Supporting a marketplace often demands integrations: vendor portals, third-party platforms (e.g., Syncing with Shopify or WooCommerce), headless frontend, payment/settlement systems, analytics, etc. That means more moving parts, more orchestration.

In short: what looks like a single “more-sellers” flip ends up being a shift from “store” to “platform” — and many of the hidden complexities scale more than linearly.


Why Spree Commerce Is a Solid Foundation for Marketplace Projects

Now the good news: when you choose your foundation with marketplace complexity in mind, you give yourself a major head-start. That’s where Spree Commerce shines. Let’s walk through how Spree addresses many of the complexity levers above.

Marketplace Model

Spree’s marketplace model documentation highlights exactly this shift — from regular e-commerce to “multi-vendor marketplace” as a first-class use-case. Your project becomes more about managing multiple vendors under one storefront, rather than “just another store”.

Marketplace Capabilities

Spree documents a wide range of marketplace-specific capabilities: vendor onboarding, vendor dashboards, multi-vendor checkout & order splitting, payouts, analytics, APIs, multi-currency/multi-language, mobile-first storefront, etc. That means you’re not designing all these from scratch — you’re working with a platform that anticipates many of the issues.

Admin Dashboard

The admin dashboard of a marketplace needs to handle what we called “platform governance”: vendor approval, permissions, commissions, vendor performance monitoring, catalog oversight, etc.
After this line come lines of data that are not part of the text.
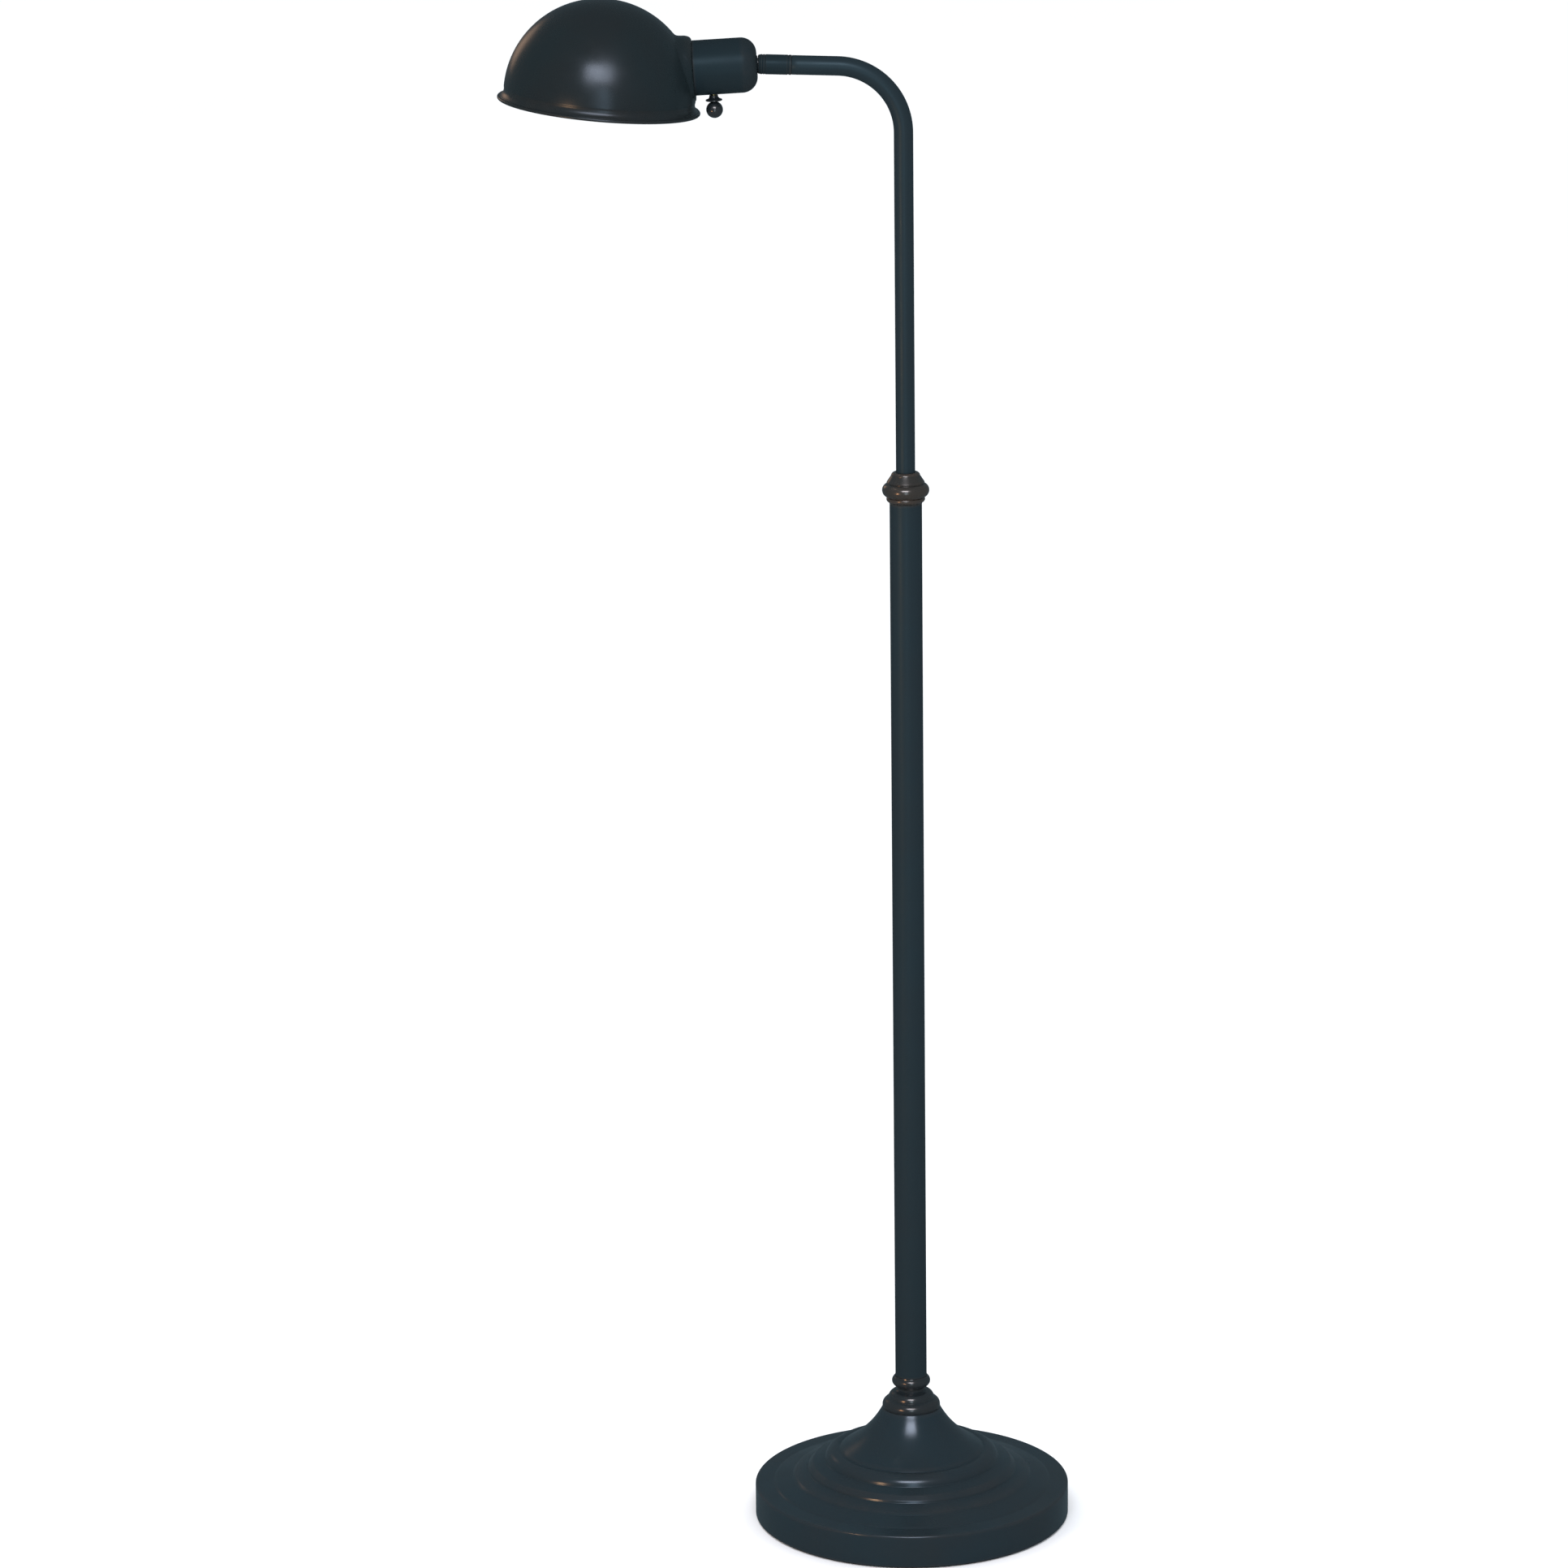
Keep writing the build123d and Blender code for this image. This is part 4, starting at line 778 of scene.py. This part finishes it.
def make_felt():
    """The felt pad, with a soft cut edge."""
    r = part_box("base_felt")[1].x / MM
    thick, rings = 1.5, 40
    underside = [(0.0, r * k / rings) for k in range(1, rings)]
    pad = [(0.0, 0.0), *underside, (0.0, r), (thick, r), (thick, 0.0)]
    role = ("base", "felt", "base_felt")
    turn_piece("felt_pad", pad, POLE, "felt", role, around=192, edge=0.5)


def make_rear_grommet():
    """The rubber ring in the base's rear wall, for a cord."""
    ring = trace(
        (-3.6, 3.2), (0.6, 3.2), ("arc", (1.3, 3.6), (1.6, 4.4)), (1.6, 6.0),
        ("arc", (1.2, 7.1), (0.05, 7.5)), (0.05, 4.95), (-3.6, 4.95),
    )
    role = ("base", "black_rubber", "cord_grommet")
    turn_piece("cord_hole_grommet", ring, GROMMET, "black_rubber", role, around=64, edge=0.2)


make_base()
make_neck()
make_lower_pole()
make_collar()
make_upper_pole()
make_barrel()
make_cup()
make_knob()
make_shade()
make_bulb()
make_felt()
make_rear_grommet()


# ================================================================ floor, light and camera
SURROUNDINGS = (0.96, 0.98, 1.0, 1.0), 1.2  # colour and strength of the studio
MIRRORED = (0.6, 0.85, 1.0, 1.0), 0.15  # the same, as the glossy surfaces mirror it
POLE_MIDDLE, COLLAR, HEAD = (0.0, 0.0, 0.9), (0.0, 0.0, 0.85), (-0.25, 0.0, 1.25)
# name, place, aim, size, watts, colour, spread in degrees
LIGHTS = (
    ("front_softbox", (-0.15, -2.6, 2.95), POLE_MIDDLE, (1.6, 1.0), 58, (0.85, 0.88, 1.0), 180),
    ("front_strip", (0.05, -2.6, 1.1), POLE_MIDDLE, (0.5, 1.6), 8, (0.64, 0.83, 1.0), 180),
    ("warm_left", (-1.5, -1.7, 0.65), COLLAR, (0.3, 0.5), 9, (1.0, 0.55, 0.28), 180),
    ("warm_back_left", (-1.7, 2.4, 1.8), HEAD, (0.9, 1.0), 0.2, (1.0, 0.62, 0.4), 42),
)
CAMERA_PLACE = (-0.0976, -4.9, 1.9)
CAMERA_DOWN, CAMERA_ROLL = 14.708, -0.639  # degrees
LENS, SENSOR, CLIP_END = 147.13, 36.0, 200.0  # mm, mm and m


def make_floor():
    """A pale floor, which the lamp's glossy surfaces don't mirror."""
    n = Nodes("pale_floor")
    drift = n.ramp(n.noise(scale=0.6, detail=3.0), low=0.3, high=0.7)
    n.set(Base_Color=n.mix(drift, (0.88, 0.88, 0.88), (0.9, 0.9, 0.9)))
    n.set(Roughness=0.9, Specular_IOR_Level=0.1)
    size = 40.0
    verts = [(-size, -size, 0), (size, -size, 0), (size, size, 0), (-size, size, 0)]
    floor = add_mesh("studio_floor", verts, [(0, 1, 2, 3)], None, [n.material])
    floor.visible_glossy = False


def make_light(name, place, aim, size, power, colour, spread_angle):
    """A soft rectangular light, which the camera doesn't see."""
    data = bpy.data.lights.new(name, "AREA")
    data.shape = "RECTANGLE"
    data.size, data.size_y = size
    data.energy = power
    data.color = colour
    data.spread = math.radians(spread_angle)
    light = bpy.data.objects.new(name, data)
    light.location = place
    light.rotation_mode = "QUATERNION"
    light.rotation_quaternion = (Vector(aim) - Vector(place)).to_track_quat("-Z", "Y")
    light.visible_camera = False
    SCENE.collection.objects.link(light)


def make_world():
    """A bright, even studio, with darker surroundings for what the glossy surfaces mirror."""
    world = bpy.data.worlds.new("studio")
    world.use_nodes = True
    tree = world.node_tree
    bright, dim = tree.nodes["Background"], tree.nodes.new("ShaderNodeBackground")
    for background, (colour, strength) in ((bright, SURROUNDINGS), (dim, MIRRORED)):
        background.inputs["Color"].default_value = colour
        background.inputs["Strength"].default_value = strength
    rays = tree.nodes.new("ShaderNodeLightPath")
    mix = tree.nodes.new("ShaderNodeMixShader")
    tree.links.new(rays.outputs["Is Glossy Ray"], mix.inputs["Fac"])
    tree.links.new(bright.outputs["Background"], mix.inputs[1])
    tree.links.new(dim.outputs["Background"], mix.inputs[2])
    tree.links.new(mix.outputs["Shader"], tree.nodes["World Output"].inputs["Surface"])
    SCENE.world = world


def make_camera():
    """The photograph's view: from in front, looking down a little and slightly rolled."""
    data = bpy.data.cameras.new("camera")
    data.sensor_width = SENSOR
    data.lens = LENS
    data.clip_end = CLIP_END
    camera = bpy.data.objects.new("camera", data)
    pitch = Matrix.Rotation(math.radians(90 - CAMERA_DOWN), 4, "X")
    roll = Matrix.Rotation(math.radians(CAMERA_ROLL), 4, "Z")
    camera.matrix_world = Matrix.Translation(CAMERA_PLACE) @ pitch @ roll
    SCENE.collection.objects.link(camera)
    SCENE.camera = camera


make_floor()
make_world()
for light_values in LIGHTS:
    make_light(*light_values)
make_camera()
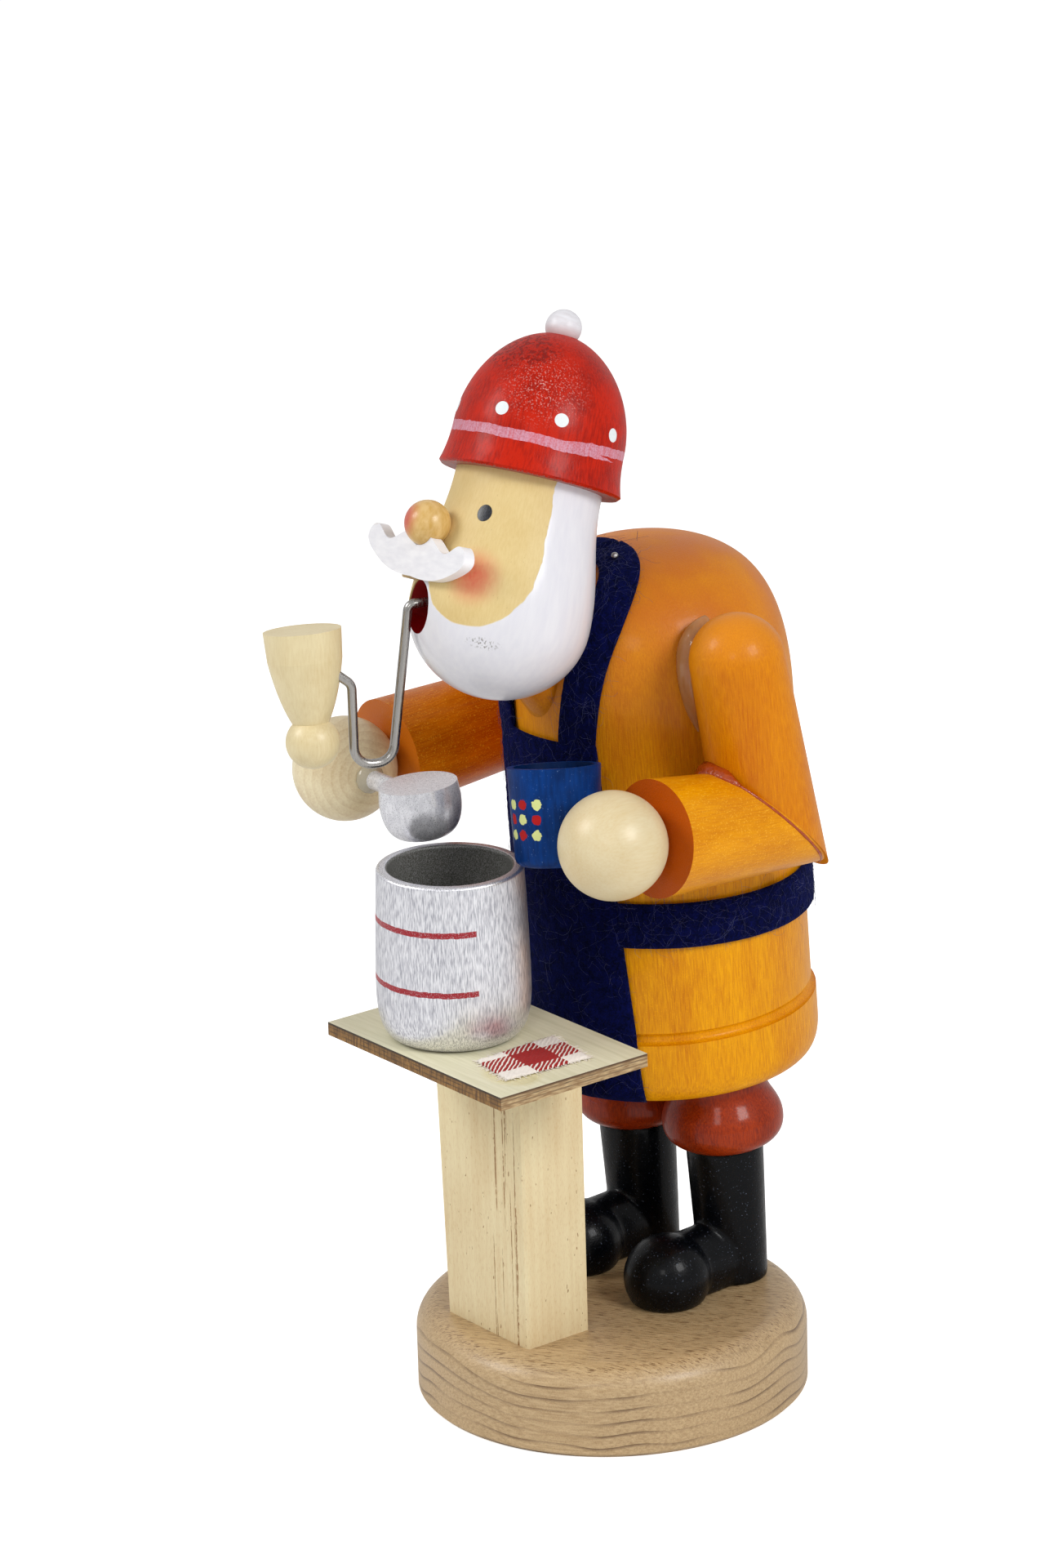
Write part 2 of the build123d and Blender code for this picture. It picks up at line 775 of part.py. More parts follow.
# Head: hat tenon, mouth, smoke channel down to the neck, peg hole and pipe hole
mouth = around_head(mouth_turn_angle, mouth_level, head_beard_diameter / 2)
mouth_front = Vector(mouth.z_dir.X, mouth.z_dir.Y, 0).normalized()
pipe_plane = Plane(mouth.origin, x_dir=mouth_front, z_dir=mouth_front.cross(Vector(0, 0, 1)))
wire_start = pipe_plane.from_local_coords((-wire_inside, wire_rise, 0))
peg = around_head(peg_turn_angle, peg_level, head_beard_diameter / 2)
head_outside = head_blank(0)
with BuildPart() as head:
    add(head_outside)
    with BuildSketch(head_frame):
        Circle(hat_tenon_diameter / 2)
    extrude(amount=hat_tenon_height)
    with BuildSketch(spot(mouth, 0, 0, -mouth_depth)):
        Circle(mouth_diameter / 2)
    extrude(amount=mouth_depth + overrun, mode=Mode.SUBTRACT)
    with BuildSketch(mouth):
        Circle(smoke_channel_diameter / 2)
    extrude(amount=-head_beard_diameter / 2, mode=Mode.SUBTRACT)
    with BuildSketch(neck_frame):
        Circle(neck_dowel_diameter / 2 + glue_gap)
    extrude(amount=neck_dowel_above + glue_gap, mode=Mode.SUBTRACT)
    with BuildSketch(spot(neck_frame, 0, 0, neck_dowel_above)):
        Circle(neck_bore_diameter / 2)
    extrude(amount=neck_dowel_diameter, mode=Mode.SUBTRACT)
    with BuildSketch(Plane(wire_start, z_dir=mouth_front)):
        Circle(wire_diameter / 2 + slide_gap)
    extrude(amount=wire_inside, mode=Mode.SUBTRACT)
    with BuildSketch(spot(peg, 0, 0, -peg_bite - glue_gap)):
        Circle(peg_diameter / 2 + glue_gap)
    extrude(amount=peg_bite + overrun, mode=Mode.SUBTRACT)
head.part.label = "head"
export_step(head.part, "parts/head.step")

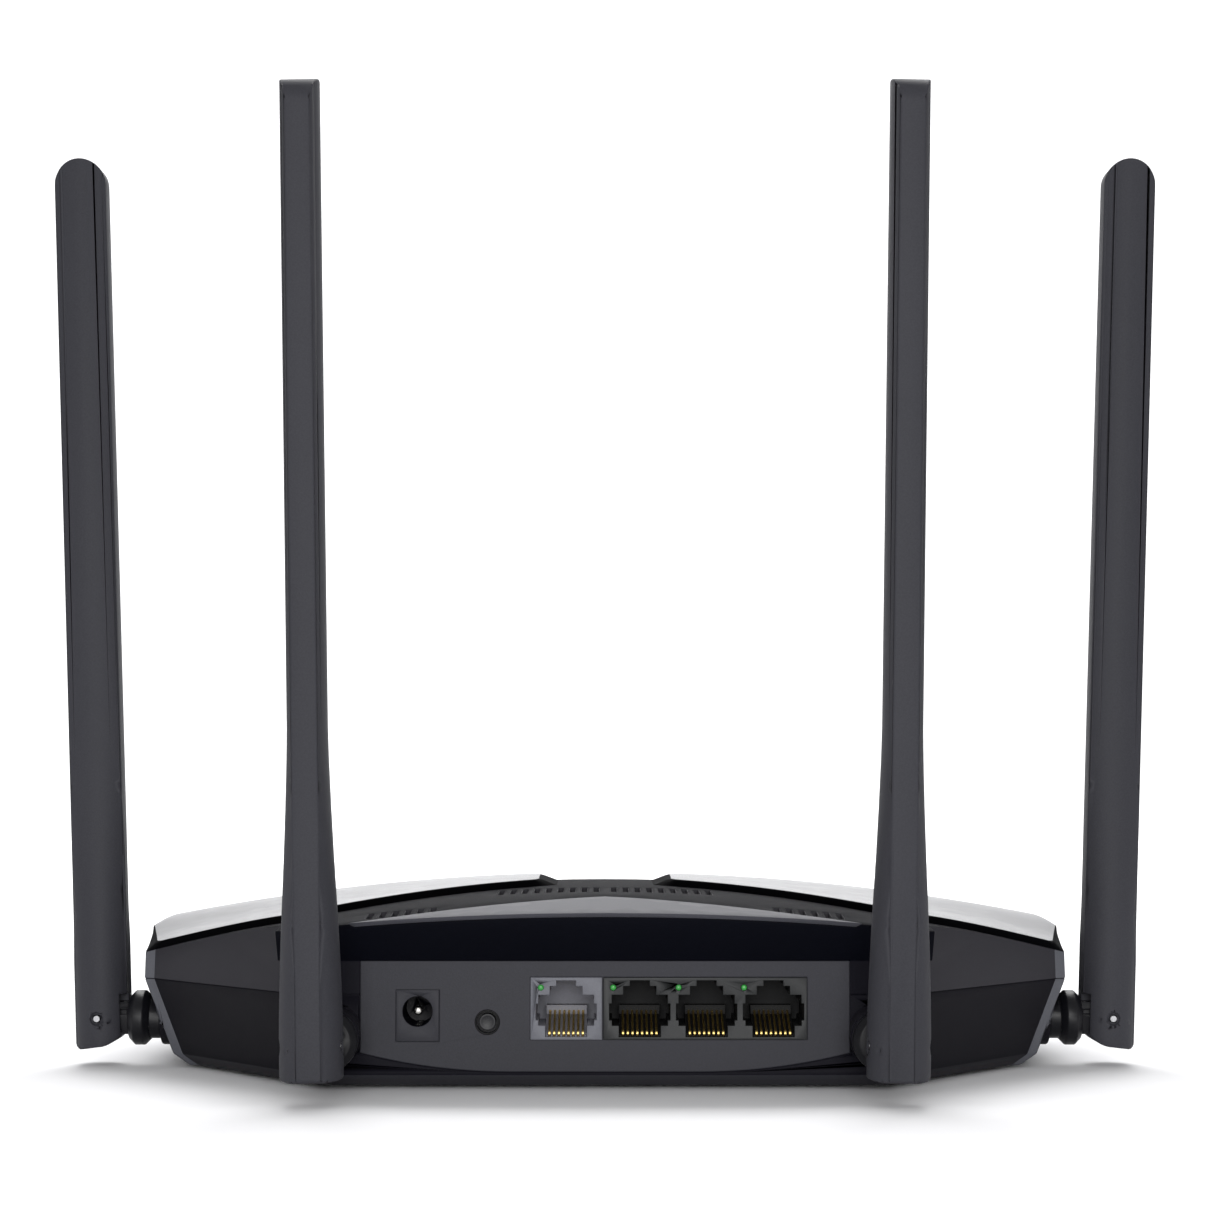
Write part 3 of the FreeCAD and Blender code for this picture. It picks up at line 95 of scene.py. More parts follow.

Spree’s admin dashboard includes vendor invites/approval workflows, permission controls, commission management at global/vendor/product level. Meaning you get the governance tools you need out of the box (or at least as a clear place to build your extensions).

Vendor Dashboard

The vendor (seller) experience matters. Spree offers a marketplace vendor dashboard where sellers can manage products, orders, shipments, refunds, settings; supports manual or CSV import, or integrations with Shopify/WooCommerce for sync. When you give vendors a good UX, onboarding and ongoing operations scale more easily.

Customer UX

Marketplace UX for the buyer is a class of its own. Spree addresses this: unified shopping cart across vendors; transparent shipping per-vendor; consistent storefront; localization (language & currency); product discovery by brand/vendor; optimized mobile UX; express checkout options including Apple Pay, Google Pay, BNPL. This helps ensure the customer sees a coherent experience even though behind the scenes things are more complex.


Pulling It Together: How to Approach Your Marketplace Project

Here’s a suggested roadmap (and mindset) for scaling a marketplace, with Spree Commerce as your foundation:

  1. Design for the Platform, not just the Store
    Start by mapping all actors (admin, vendors, customers, fulfilment/logistics, payments) and their workflows. Don’t assume a store-model will scale.
  2. Choose your foundational platform wisely
    Ensure your platform supports multi-vendor onboarding, payouts/commissions, vendor dashboards, unified checkout, vendor-specific shipping/returns, multi-currency/language. Spree ticks many of these boxes out of the gate.
  3. Define vendor lifecycle early
    How will you onboard vendors? Approval workflows? What permissions/roles? How will you monitor vendor performance, suspend vendors? What commission or fee model? Spree’s admin dashboard helps with this.
  4. Design a unified buyer experience
    Even though multiple vendors behind the scenes, the customer should have one seamless flow. Unified cart, consistent look/feel, transparent shipping/returns, trusted checkout. Spree’s customer UX capabilities address this.
  5. Build vendor operations and integrations
    Vendors need efficient portals. CSV import, platform integrations (Shopify/WooCommerce), analytics. The smoother you make their operations, the more you’ll scale vendor count without bottlenecks.
  6. Plan payment & payout flows
    Multi-vendor checkout means splitting orders, calculating commissions, managing vendor payouts, refunds, taxes. Spree supports “multi-vendor order splitting” and automated payouts (e.g., with Stripe Connect).
  7. Think scale: performance, catalog, discovery
    As vendors and SKUs grow, your product catalog, search, discovery, storefront performance become critical. Also consider localization, multiple currencies/languages, mobile UX. Spree supports those features.
  8. Governance, metrics & vendor performance
    Monitor vendor KPIs, track performance, enforce quality. Spree’s admin dashboard gives you tools, but you’ll want custom dashboards, alerts, policies.
  9. Iterate & evolve
    The marketplace space evolves: new vendors, new selling models (dropship, print-on-demand), new payment methods, global shipping, returns. With a flexible, API-first platform like Spree, you’ll be better positioned to adapt.

Why Many Marketplace Projects Fail or Stall

Because despite all the above, many stall or fail — not because the idea is bad — but because the complexity is underestimated.

From the Reddit discussion and general marketplace experience:

By choosing a platform like Spree that anticipates many of these issues, you mitigate risk — not eliminate it, but you reduce unknowns and accelerate time-to-value.


Final Thoughts

If you’re going into a marketplace project (or thinking about it), treat it as building a marketplace platform, not just “another store.” Recognize upfront the added layers of vendor management, payments/payouts, logistics, unified UX, and governance.

With Spree Commerce as your foundation, you get a platform designed for that purpose. You gain vendor dashboards, admin workflows, multi-vendor checkout, unified customer experience, API-first flexibility — all the pieces that help you focus on your business model, vendor ecosystem, growth, rather than reinventing each layer.